The name Jasper was the name given to him by the British merchant navy, we've never been able to trace his real name.


They lived in the North Manchester area, of Cheetham Hill, Waterloo Road. It's an area where I have most of my first childhood memories.

Grandad's British Merchant Seaman travel logs are fascinating insight into the breadth and scale of British imperial trade of the day.
What I’ve found fascinating is Grandad role as chair of the Manchester #KruClub.

The minutes show they tracked down errant husbands. White working class wives would complain of husbands and fathers going missing or not paying for children. The Association would find them, force them back to the family home and ensure they lived up to their responsibilities. It was considered not the Kru way to abandon their families. It was considered a disgrace on the whole community.

Abandoned or widowed wives would be entitled to weekly payments from the #KruClub. The Club also arbitrated tribal and legal disputes.  They organised seaside trips, christenings, weddings and funerals. They organised community self defence, often in Manchester with poor Jewish communities, to protect themselves from racist attacks and petitioned Government of the day for equal rights and justice way before the 1950’s and the Windush arrived. Granddad died when I was five and I lived with him and my Grandmother. 
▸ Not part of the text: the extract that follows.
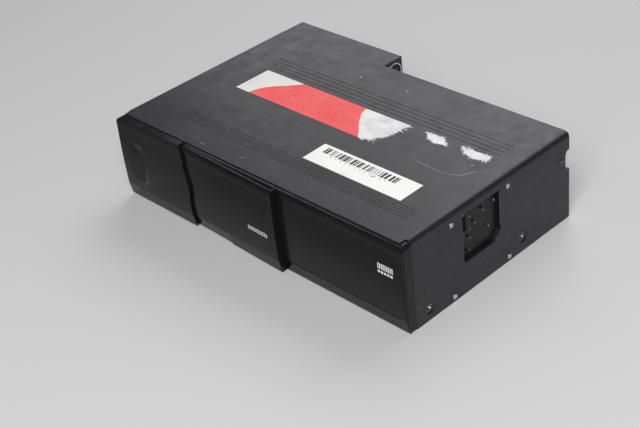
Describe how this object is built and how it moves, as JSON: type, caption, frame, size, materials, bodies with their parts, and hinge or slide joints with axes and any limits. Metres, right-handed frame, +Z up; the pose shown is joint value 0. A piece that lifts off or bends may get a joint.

These Africans are Britain’s oldest black communities. The real pioneers of Black Britain.

Dorothy Jasper 
Now my English Grandmother was born in Manchester workhouse in 1901. She was from a reasonably well off Victorian family who abandoned her.  The conditions in 1901 Manchester Workhouse were appalling. From workhouse to the convent Grandmother had an extraordinary hard life.

We are told she married in her early 20's to an Irish Republican.
I’m told that her first husband died, after being battered by police and flung into the Manchester Ship Canal. They had one child a son.



My Grandmother then met my African grandfather and he married and adopted Grandmas only child too. She worked at Manchester Co-Op HQ as a cleaner for many years.

They married in the 1920's and I can only imagine the racism they faced at that time in Edwardian Britain. It must have been horrendous.

She hated five things, the royal family, Tories, Churchill, social injustice and Mick MacManus, a wrestling star of the 1960's. She was a Northern matriarch of 4'6 with a fierce determination to protect her children and confront any racism they faced head on.

She was the radical Granddad was much more laid back, while she would slay dragons for the family and that is the history of the Jaspers.

So my roots are solidly African and working class. Tracing these histories is a joy and reflects the story of the British Empire.

Notice Granddads perfectly ‘concked’ hair all the rage in 1920s Britain. As for Grandma she was a beauty. 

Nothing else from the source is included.